● **REQUEST**: Using the data beneath this instruction, retype only the lines from the one that contains "# --- Output" down to the one that contains "before = set(bpy.data.objects)", both included, exactly as they appear.

■ ■ ■ ■ ■ ■ ■

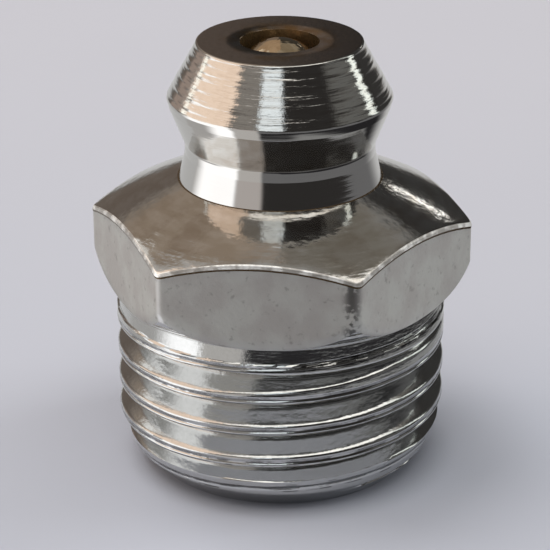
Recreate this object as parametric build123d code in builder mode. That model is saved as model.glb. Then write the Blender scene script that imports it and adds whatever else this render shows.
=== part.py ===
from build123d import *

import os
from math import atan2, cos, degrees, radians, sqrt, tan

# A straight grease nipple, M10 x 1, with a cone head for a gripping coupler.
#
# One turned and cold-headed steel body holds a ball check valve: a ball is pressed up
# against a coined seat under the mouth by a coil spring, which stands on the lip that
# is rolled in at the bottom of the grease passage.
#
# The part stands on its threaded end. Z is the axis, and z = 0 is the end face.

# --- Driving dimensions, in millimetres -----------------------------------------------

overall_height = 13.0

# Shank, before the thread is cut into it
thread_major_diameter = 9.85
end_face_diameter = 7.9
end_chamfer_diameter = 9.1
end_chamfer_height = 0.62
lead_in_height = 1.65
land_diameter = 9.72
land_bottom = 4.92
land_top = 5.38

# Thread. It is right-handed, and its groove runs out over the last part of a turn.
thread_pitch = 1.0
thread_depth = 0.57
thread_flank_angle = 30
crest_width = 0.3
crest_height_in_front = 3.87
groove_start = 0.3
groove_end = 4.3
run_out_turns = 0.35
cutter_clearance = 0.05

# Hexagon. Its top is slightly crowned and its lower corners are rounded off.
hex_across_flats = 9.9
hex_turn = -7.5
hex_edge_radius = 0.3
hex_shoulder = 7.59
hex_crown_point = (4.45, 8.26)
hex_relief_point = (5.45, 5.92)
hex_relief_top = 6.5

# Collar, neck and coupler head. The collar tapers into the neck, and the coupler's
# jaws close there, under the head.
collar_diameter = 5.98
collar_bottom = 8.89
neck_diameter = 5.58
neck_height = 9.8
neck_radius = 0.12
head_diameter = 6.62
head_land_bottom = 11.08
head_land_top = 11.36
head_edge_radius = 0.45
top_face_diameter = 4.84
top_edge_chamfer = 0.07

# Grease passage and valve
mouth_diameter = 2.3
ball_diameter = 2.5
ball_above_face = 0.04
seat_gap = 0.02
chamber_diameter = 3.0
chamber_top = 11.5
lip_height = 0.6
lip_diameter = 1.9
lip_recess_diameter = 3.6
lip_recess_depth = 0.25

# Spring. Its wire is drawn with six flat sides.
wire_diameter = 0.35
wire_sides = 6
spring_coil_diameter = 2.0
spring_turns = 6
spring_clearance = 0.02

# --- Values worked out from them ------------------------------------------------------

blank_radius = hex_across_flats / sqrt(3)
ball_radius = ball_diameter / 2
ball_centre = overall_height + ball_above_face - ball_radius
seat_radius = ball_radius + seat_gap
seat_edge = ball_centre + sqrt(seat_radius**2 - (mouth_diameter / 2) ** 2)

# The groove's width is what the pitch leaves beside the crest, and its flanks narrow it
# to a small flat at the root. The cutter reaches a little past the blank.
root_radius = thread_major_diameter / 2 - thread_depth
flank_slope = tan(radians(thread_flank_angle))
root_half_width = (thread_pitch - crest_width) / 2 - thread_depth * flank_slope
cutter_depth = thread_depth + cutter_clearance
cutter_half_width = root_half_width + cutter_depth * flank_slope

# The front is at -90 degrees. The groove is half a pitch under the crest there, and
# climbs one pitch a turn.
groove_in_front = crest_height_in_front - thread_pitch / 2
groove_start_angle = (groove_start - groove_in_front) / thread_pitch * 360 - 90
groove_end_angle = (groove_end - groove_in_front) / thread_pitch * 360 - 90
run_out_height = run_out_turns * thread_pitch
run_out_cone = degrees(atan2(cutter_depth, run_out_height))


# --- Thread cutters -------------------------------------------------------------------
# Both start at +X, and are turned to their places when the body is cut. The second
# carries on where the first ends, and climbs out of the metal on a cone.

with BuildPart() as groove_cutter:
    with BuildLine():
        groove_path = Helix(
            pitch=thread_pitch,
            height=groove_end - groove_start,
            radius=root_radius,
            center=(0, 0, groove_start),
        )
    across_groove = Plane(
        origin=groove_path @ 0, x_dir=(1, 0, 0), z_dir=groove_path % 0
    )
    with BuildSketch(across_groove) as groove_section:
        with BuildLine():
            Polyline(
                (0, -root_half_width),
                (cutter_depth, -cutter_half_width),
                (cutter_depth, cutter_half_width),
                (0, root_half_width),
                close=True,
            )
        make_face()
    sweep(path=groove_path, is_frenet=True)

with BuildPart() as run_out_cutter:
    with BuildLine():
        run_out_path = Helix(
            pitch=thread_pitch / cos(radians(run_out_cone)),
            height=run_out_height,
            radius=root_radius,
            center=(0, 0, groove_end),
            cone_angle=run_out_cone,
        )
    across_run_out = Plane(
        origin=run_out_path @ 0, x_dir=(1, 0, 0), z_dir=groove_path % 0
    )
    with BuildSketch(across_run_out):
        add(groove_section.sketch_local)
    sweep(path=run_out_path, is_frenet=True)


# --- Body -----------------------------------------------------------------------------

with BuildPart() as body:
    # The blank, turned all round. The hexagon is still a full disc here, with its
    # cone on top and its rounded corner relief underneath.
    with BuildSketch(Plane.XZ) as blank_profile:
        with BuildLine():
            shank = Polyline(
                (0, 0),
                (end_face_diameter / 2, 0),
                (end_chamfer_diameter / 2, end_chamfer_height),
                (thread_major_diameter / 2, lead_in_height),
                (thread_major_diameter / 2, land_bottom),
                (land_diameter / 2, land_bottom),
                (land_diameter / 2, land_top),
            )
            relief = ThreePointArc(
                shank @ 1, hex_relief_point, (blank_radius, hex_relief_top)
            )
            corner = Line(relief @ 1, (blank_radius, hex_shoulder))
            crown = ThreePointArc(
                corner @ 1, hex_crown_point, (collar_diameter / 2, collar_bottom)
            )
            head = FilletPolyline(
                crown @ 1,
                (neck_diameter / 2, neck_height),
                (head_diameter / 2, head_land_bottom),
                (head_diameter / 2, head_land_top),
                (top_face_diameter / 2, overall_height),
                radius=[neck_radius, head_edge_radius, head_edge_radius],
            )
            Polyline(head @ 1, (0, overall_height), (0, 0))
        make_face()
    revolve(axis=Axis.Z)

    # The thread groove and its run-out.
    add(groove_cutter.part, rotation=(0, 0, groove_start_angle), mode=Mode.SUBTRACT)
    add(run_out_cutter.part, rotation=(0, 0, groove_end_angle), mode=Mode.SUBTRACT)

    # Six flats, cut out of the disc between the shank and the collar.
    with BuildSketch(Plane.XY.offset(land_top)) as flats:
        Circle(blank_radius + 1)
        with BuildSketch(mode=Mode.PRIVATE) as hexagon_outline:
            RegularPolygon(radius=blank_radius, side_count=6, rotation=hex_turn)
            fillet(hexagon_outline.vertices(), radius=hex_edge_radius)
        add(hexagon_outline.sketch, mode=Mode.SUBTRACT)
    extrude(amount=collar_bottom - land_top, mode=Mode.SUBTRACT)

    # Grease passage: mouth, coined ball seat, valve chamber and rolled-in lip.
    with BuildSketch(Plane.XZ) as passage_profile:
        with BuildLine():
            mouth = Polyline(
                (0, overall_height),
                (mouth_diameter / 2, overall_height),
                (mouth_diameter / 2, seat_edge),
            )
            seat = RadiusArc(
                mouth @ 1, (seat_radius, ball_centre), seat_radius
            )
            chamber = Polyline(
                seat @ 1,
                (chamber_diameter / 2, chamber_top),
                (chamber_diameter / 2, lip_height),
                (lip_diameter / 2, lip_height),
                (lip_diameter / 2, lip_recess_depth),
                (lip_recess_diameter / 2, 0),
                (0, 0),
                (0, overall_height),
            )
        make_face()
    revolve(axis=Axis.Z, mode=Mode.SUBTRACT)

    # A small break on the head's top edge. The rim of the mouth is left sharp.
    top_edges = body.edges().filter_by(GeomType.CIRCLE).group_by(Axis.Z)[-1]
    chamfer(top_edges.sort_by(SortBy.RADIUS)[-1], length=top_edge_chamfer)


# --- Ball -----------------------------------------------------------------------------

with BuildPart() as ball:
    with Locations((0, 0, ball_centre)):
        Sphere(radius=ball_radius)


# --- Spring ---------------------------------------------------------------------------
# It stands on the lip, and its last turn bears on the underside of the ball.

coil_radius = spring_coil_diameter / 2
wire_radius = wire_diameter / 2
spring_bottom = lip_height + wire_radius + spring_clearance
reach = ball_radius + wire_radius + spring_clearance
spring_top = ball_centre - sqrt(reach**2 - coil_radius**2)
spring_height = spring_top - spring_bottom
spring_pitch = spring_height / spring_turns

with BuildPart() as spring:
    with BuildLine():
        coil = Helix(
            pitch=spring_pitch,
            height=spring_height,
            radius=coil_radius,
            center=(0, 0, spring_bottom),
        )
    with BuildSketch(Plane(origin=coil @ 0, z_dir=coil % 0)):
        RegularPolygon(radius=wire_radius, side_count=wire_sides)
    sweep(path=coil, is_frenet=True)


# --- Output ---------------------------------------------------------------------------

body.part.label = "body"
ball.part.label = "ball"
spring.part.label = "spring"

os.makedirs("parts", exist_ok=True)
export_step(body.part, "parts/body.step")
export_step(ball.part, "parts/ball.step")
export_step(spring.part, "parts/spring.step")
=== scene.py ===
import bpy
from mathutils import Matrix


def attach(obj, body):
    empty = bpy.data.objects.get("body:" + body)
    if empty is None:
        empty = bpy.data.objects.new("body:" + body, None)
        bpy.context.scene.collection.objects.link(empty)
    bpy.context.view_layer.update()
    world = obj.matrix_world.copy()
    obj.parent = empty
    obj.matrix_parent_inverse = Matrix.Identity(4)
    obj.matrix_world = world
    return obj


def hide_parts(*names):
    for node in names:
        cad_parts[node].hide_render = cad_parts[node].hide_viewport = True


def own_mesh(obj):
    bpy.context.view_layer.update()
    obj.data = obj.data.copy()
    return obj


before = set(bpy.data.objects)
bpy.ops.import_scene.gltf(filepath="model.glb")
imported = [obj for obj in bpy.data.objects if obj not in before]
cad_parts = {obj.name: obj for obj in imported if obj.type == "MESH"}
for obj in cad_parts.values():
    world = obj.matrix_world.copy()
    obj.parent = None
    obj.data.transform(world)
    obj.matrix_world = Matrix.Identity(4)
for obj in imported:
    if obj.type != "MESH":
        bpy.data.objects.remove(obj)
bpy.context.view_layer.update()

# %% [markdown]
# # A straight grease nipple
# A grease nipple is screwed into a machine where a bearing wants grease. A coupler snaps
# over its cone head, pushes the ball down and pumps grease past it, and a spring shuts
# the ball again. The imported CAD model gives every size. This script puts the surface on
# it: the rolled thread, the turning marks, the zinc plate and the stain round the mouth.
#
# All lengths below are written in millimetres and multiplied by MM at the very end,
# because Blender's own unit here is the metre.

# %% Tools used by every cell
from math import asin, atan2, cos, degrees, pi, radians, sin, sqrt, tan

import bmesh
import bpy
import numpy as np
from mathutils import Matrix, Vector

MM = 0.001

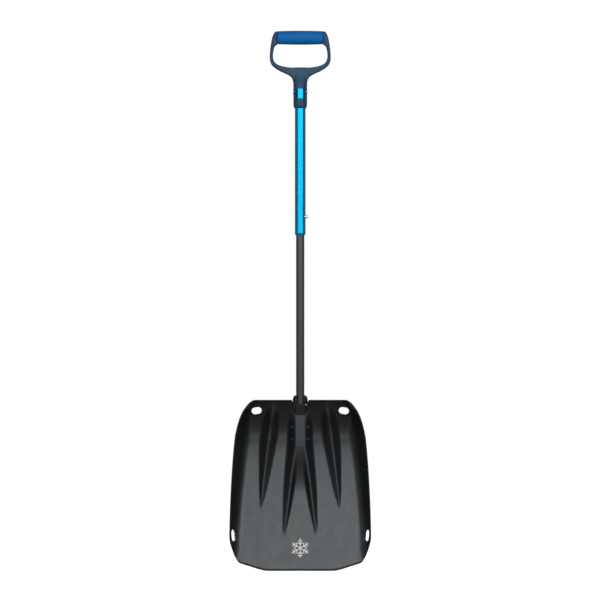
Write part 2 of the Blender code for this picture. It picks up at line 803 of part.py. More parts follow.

■ ■ ■ ■ ■ ■ ■

● **SOLVED PROBLEM**:
# --- Output ---------------------------------------------------------------------------

body.part.label = "body"
ball.part.label = "ball"
spring.part.label = "spring"

os.makedirs("parts", exist_ok=True)
export_step(body.part, "parts/body.step")
export_step(ball.part, "parts/ball.step")
export_step(spring.part, "parts/spring.step")
=== scene.py ===
import bpy
from mathutils import Matrix


def attach(obj, body):
    empty = bpy.data.objects.get("body:" + body)
    if empty is None:
        empty = bpy.data.objects.new("body:" + body, None)
        bpy.context.scene.collection.objects.link(empty)
    bpy.context.view_layer.update()
    world = obj.matrix_world.copy()
    obj.parent = empty
    obj.matrix_parent_inverse = Matrix.Identity(4)
    obj.matrix_world = world
    return obj


def hide_parts(*names):
    for node in names:
        cad_parts[node].hide_render = cad_parts[node].hide_viewport = True


def own_mesh(obj):
    bpy.context.view_layer.update()
    obj.data = obj.data.copy()
    return obj


before = set(bpy.data.objects)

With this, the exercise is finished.